Except none of that is true.
The 2021 Mayorkas guidance never actually prohibited enforcement near schools. Contrary to DPS’s narrative, Biden’s policy permitted ICE operations in protected areas with “exigent circumstances” or “prior approval from their Agency’s headquarters.” It listed ready-made justifications and clarified that the guidance created zero “enforceable rights” under the law.
Little has substantively changed under Trump, though. Schools are still considered protected areas, but instead of forcing field directors to beg distant bureaucrats for permission, local ICE supervisors are finally trusted to apply “discretion and common sense” to case-by-case decisions.
Cutting this red tape matters tremendously. While Biden’s policy permitted enforcement with exigent circumstances or high-level approvals, Fabbricatore recalls how “nearly impossible” it was to get signoffs. “I had numerous cases denied because they were ‘too close’ to a protected area,” he lamented, describing severe impacts and frequent clashes with a risk-averse ICE headquarters.
Biden-era restrictions rendered entire neighborhoods off-limits, obstructing ICE from operating anywhere within “linear sight” of schools, parks, churches, medical facilities and daycares. Agents often couldn’t conduct rolling surveillance near sensitive locations — making it nearly impossible to monitor and tail dangerous targets without losing them when they entered these areas.
“If DPS gets its way, it will cripple operations,” Fabbricatore warned. “217 schools plus bus stops and anywhere ‘near’ a school would shut ICE down because these locations are all over the city.”
Here’s the reality: These guidance documents are internal management tools directing how officers should exercise discretion — not legally binding rules with enforceable protections. Yet DPS’s lawsuit asks the court to enforce documents that have long made clear, from administration to administration: “This doesn’t create anything you can enforce in court.”
DPS isn’t fighting to restore past protections. They’re demanding that Judge Daniel Domenico — a thoughtful, experienced jurist and Trump appointee — craft brand-new, categorical prohibitions on immigration enforcement that haven’t existed before.

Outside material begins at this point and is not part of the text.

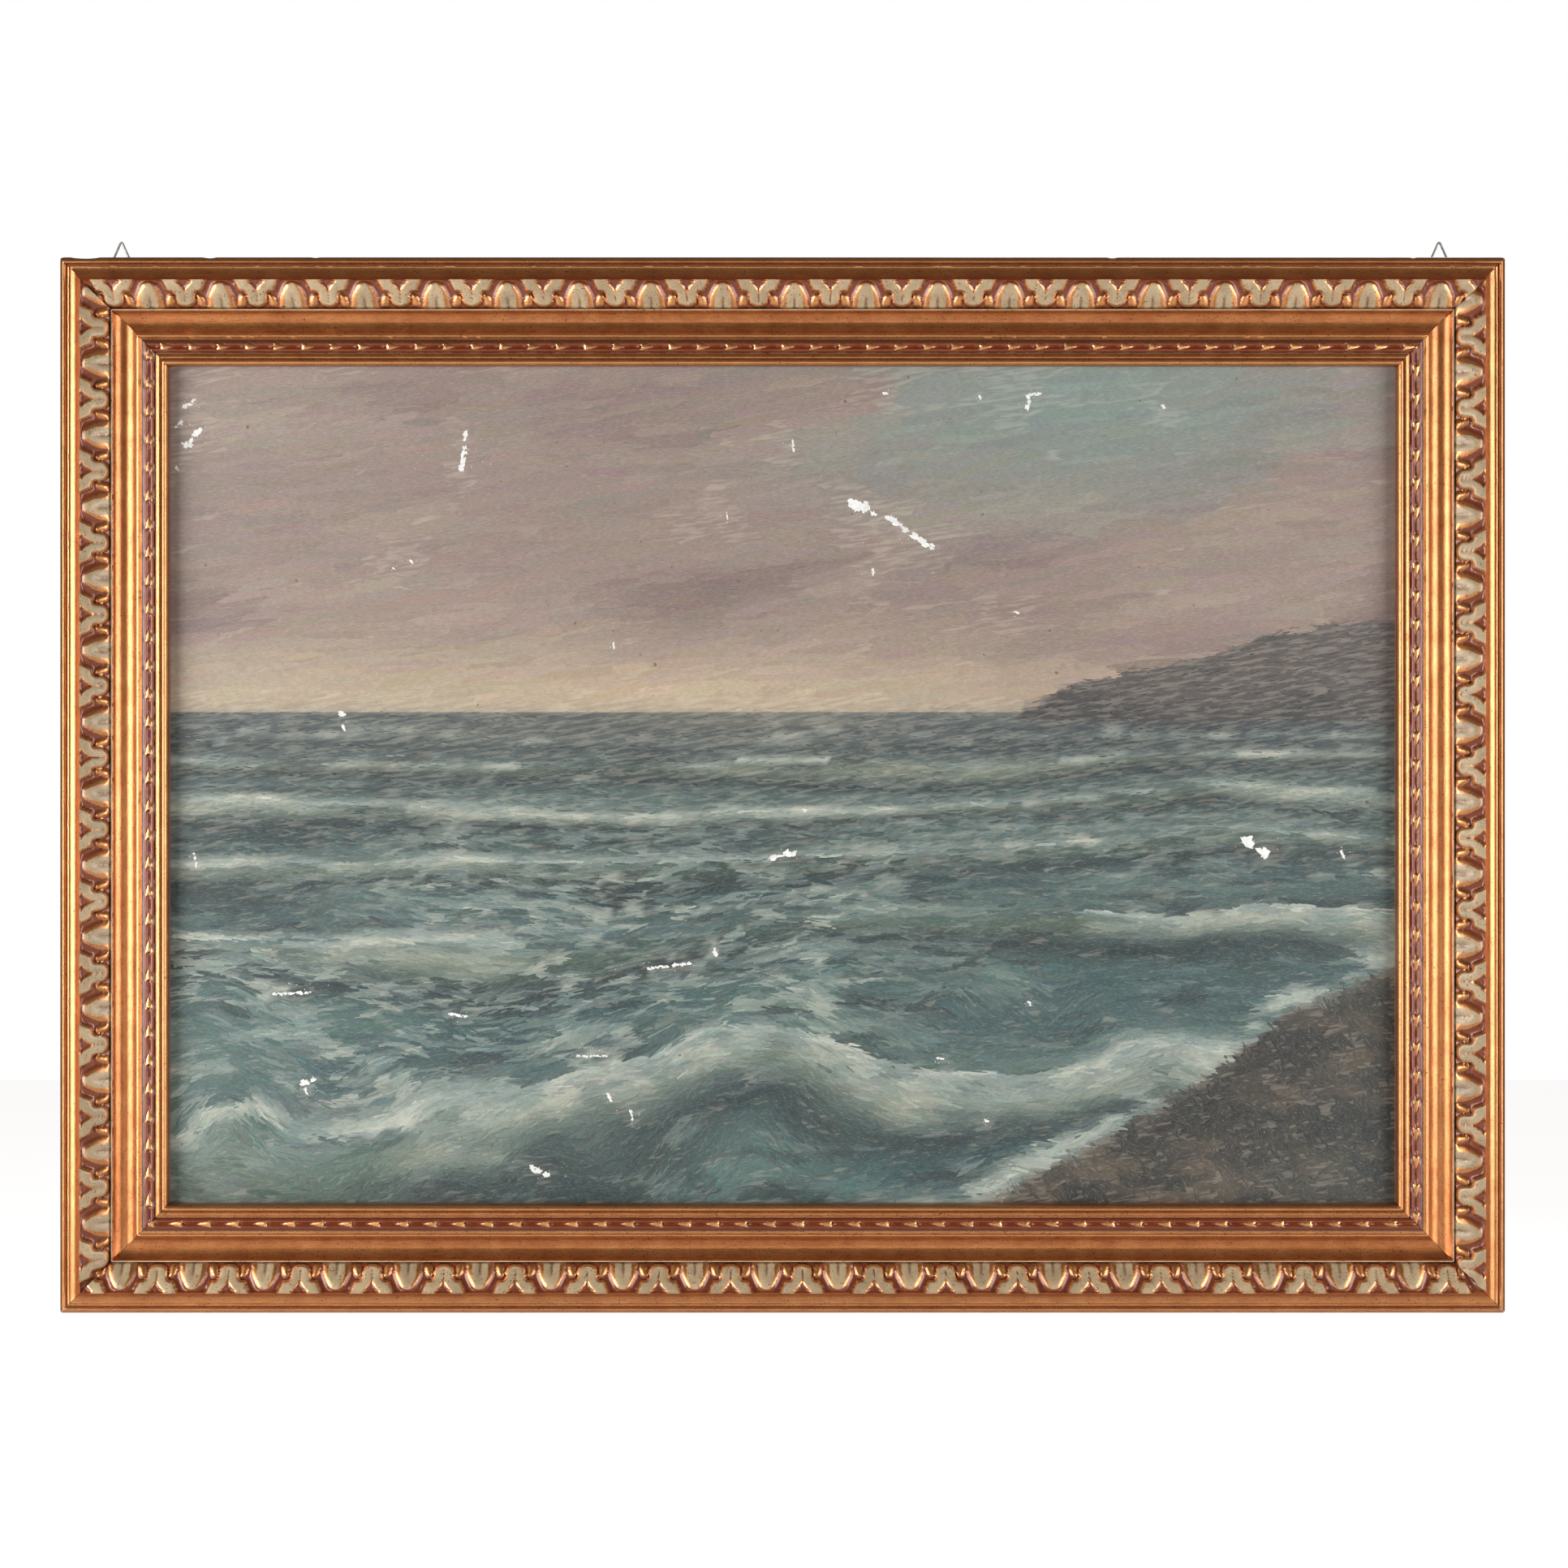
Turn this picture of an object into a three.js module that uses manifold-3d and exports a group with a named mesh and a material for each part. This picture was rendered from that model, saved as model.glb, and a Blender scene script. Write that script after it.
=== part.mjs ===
// A framed oil painting: four mitred lengths of a carved and gilded moulding, a canvas on a
// wooden stretcher held in the rebate by nails, and two ring hangers on the back.
// Millimetres, +Z up. The painting looks towards -Y. The origin is on the flat back of the
// top length of moulding, half way along it, where the frame lies against the wall.

import * as THREE from 'three';
import { mergeVertices } from 'three/addons/utils/BufferGeometryUtils.js';
import Module from 'manifold-3d';

// ---- driving dimensions ----
const canvasWidth = 800;
const canvasHeight = 550;
const sightCover = 6;
const mouldingWidth = 70;
const rebateDepth = 26;
const rebatePlay = 1.5;
const fitGap = 0.3;

const canvasThickness = 1;
const stretcherThickness = 20;
const stretcherWidth = 45;
const stretcherBevel = 3;
const originInset = 32;

const frameWidth = canvasWidth - 2 * sightCover + 2 * mouldingWidth;
const frameHeight = canvasHeight - 2 * sightCover + 2 * mouldingWidth;
const centreZ = originInset - frameHeight / 2;

// ---- the moulding: distance in from the outer edge, height above the back ----
const outerSide = [
  [3, 0],
  [1, 10],
  [0.2, 22],
  [0, 29.5],
];
const outerMembers = [
  [0.5, 31.2],
  [1.5, 31.8],
  [2.2, 33.4],
  [3.2, 34],
  [4.2, 33.2],
  [4.6, 32.2],
  [5.3, 32.2],
  [5.7, 33.6],
  [6.4, 33.8],
  [6.8, 33.4],
  [9.4, 34],
  [11.5, 35.2],
  [13.6, 37.8],
  [15.2, 41],
];
const middleMembers = [
  [34.9, 35],
  [35.4, 33.6],
  [38, 31],
  [42, 29.4],
  [46, 30.2],
  [49.6, 32.6],
  [50.4, 33.4],
  [51, 33.4],
  [51.4, 32.8],
  [54, 33],
];
const sightMembers = [
  [61.7, 32.2],
  [63.2, 32.2],
  [63.7, 33.4],
  [64.8, 33.4],
  [65.6, 32.8],
  [66.4, 35.2],
  [67.8, 36],
  [69.2, 35],
  [mouldingWidth, 33.2],
];
const rebateWall = mouldingWidth - sightCover - rebatePlay;
const rebate = [
  [mouldingWidth, rebateDepth],
  [rebateWall, rebateDepth],
  [rebateWall, 0],
];

// ---- the carved band of tongues and strap leaves ----
const leafRepeat = 45.8;
const leafOuter = 16.2;
const leafInner = 33.2;
const leafOuterHeight = 43.4;
const leafInnerHeight = 35.2;
const leafRows = [leafOuter, 20.4, 25, 29.4, leafInner];
const leafStations = [0, 6, 10.8, 16, 22.9, 29.8, 35, 39.8];
const tongueRadius = 9;
const tongueTop = 0.6;
const tongueTaper = 2;
const tongueHeight = 2.4;
const valleyWidth = 3.7;
const valleyDepth = 1.2;
const strapHeight = 2.6;
const dartHalfWidth = 6.7;
const dartLength = 11;
const dartDepth = 1.4;

// ---- the narrow running band of arrowheads next to the sight edge ----
const arrowRepeat = 18.1;
const arrowOuter = 54.5;
const arrowInner = 61.2;
const arrowBase = 33.1;
const arrowLength = 7.2;
const arrowHeight = 1.5;
const arrowRoot = 0.4;

// where each length's pattern starts, since the mitres cut through it anywhere
const lengths = [
  { name: 'rail_top', turns: 0, leafPhase: 7.6, arrowPhase: -1 },
  { name: 'rail_right', turns: 1, leafPhase: 10.2, arrowPhase: 2 },
  { name: 'rail_bottom', turns: 2, leafPhase: 10.3, arrowPhase: 4 },
  { name: 'rail_left', turns: 3, leafPhase: -4.8, arrowPhase: 1.4 },
];

// ---- hangers and nails ----
const hangerInsets = { left: 32, right: 35 };
const wireRadius = 0.7;
const ringWidth = 14.8;
const ringHeight = 16.5;
const ringCorner = 1.2;
const ringApex = 2;
const ringBarAbove = 1;
const strapWidth = 7.6;
const strapLength = 34;
const strapThickness = 0.5;
const strapClearance = 0.25;
const screwDrop = 22;
const screwRadius = 1.5;
const screwHeadRadius = 3.4;
const screwHeadHeight = 1.8;
const screwLength = 12;
const nailRadius = 0.8;
const nailLength = 24;
const nailInWood = 8;
const nailHeadRadius = 1;
const nailSides = 8;

const wasm = await Module();
wasm.setup();

const mod = (value, period) => ((value % period) + period) % period;
const lerp = THREE.MathUtils.lerp;

function gilded(color) {
  return new THREE.MeshStandardMaterial({ color, roughness: 0.45, metalness: 0.35 });
}

const finishes = {
  moulding: gilded(0xa8744a),
  paint: new THREE.MeshStandardMaterial({ color: 0x8c8f86, roughness: 0.55, metalness: 0 }),
  pine: new THREE.MeshStandardMaterial({ color: 0xb48a5c, roughness: 0.8, metalness: 0 }),
  steel: new THREE.MeshStandardMaterial({ color: 0x5d544a, roughness: 0.5, metalness: 0.8 }),
};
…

The critical difference between the Biden and Trump administrations on this issue isn’t policy — it’s enforcement. Biden stonewalled operations while ostensibly allowing them. Now, Trump means business. That’s what DPS truly fears — and why they want to stop enforcement before it begins.

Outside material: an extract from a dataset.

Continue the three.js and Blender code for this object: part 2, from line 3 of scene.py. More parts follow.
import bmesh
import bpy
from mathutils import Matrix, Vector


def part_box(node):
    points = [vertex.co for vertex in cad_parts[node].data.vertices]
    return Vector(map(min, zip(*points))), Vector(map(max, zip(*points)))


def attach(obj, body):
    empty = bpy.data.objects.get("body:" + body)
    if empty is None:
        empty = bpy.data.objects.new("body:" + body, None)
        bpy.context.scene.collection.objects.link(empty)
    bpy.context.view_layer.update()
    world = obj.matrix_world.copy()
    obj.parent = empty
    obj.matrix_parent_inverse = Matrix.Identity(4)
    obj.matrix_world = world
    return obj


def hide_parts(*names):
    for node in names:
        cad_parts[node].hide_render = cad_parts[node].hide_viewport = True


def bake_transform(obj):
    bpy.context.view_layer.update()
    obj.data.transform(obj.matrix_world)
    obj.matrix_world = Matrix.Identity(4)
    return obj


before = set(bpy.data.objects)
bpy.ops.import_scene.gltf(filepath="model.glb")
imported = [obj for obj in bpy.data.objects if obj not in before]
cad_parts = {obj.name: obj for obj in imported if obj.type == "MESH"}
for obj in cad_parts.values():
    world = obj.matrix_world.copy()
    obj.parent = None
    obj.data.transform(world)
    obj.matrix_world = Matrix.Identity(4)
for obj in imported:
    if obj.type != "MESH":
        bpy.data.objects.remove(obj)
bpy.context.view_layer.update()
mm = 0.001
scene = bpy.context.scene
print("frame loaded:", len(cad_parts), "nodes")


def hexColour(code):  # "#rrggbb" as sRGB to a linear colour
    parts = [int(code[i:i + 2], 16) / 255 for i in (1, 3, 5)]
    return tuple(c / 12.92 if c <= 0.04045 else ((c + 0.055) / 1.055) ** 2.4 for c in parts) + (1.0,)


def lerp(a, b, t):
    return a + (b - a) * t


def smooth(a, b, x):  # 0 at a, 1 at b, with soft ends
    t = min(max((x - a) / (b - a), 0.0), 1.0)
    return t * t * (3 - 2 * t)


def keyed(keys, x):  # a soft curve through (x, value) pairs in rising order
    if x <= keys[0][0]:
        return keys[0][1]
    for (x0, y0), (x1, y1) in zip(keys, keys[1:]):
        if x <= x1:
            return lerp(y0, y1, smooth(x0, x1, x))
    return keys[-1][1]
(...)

The district claims lower attendance threatens its “stability” since funding depends on enrollment. In fact, enrollment dropped “only” 1.8% over five years — because it was mitigated by an influx of 4,700 undocumented students. Marrero insists attendance declines are “noticeable” but has introduced zero proof. Perhaps that’s because hard numbers would expose how much DPS depends on illegal immigration to pad enrollment and protect budgets — even as academic failures drive away citizens and legal residents.

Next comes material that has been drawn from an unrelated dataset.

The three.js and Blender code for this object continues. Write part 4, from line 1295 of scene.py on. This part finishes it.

The district can’t identify a single ICE enforcement action at a school or bus stop in Denver or anywhere else… because there are none. So, they stoke panic while false alarms about raids fuel the same fear they claim to be fighting.
Let’s be honest: If DPS truly cared about protecting students from trauma, they wouldn’t promote false narratives making kids think they’ll be snatched from classrooms — while admitting ICE isn’t even in schools.
As Homeland Security essentially argues, the district isn’t fighting real enforcement; it’s battling the idea of it — relying on apprehension, misunderstanding and “indirect inference.” But you can’t sue over a “chilling effect” caused by your own misinformation.
In truth, DPS has stoked the very fear they’re now exploiting. This lawsuit doesn’t expose harm; it manufactures it. Fear is the strategy, the courts are the tactic — and virtue-signaling administrators are desperately trying to make their mirage appear substantial enough for a federal judge to shape it into reality.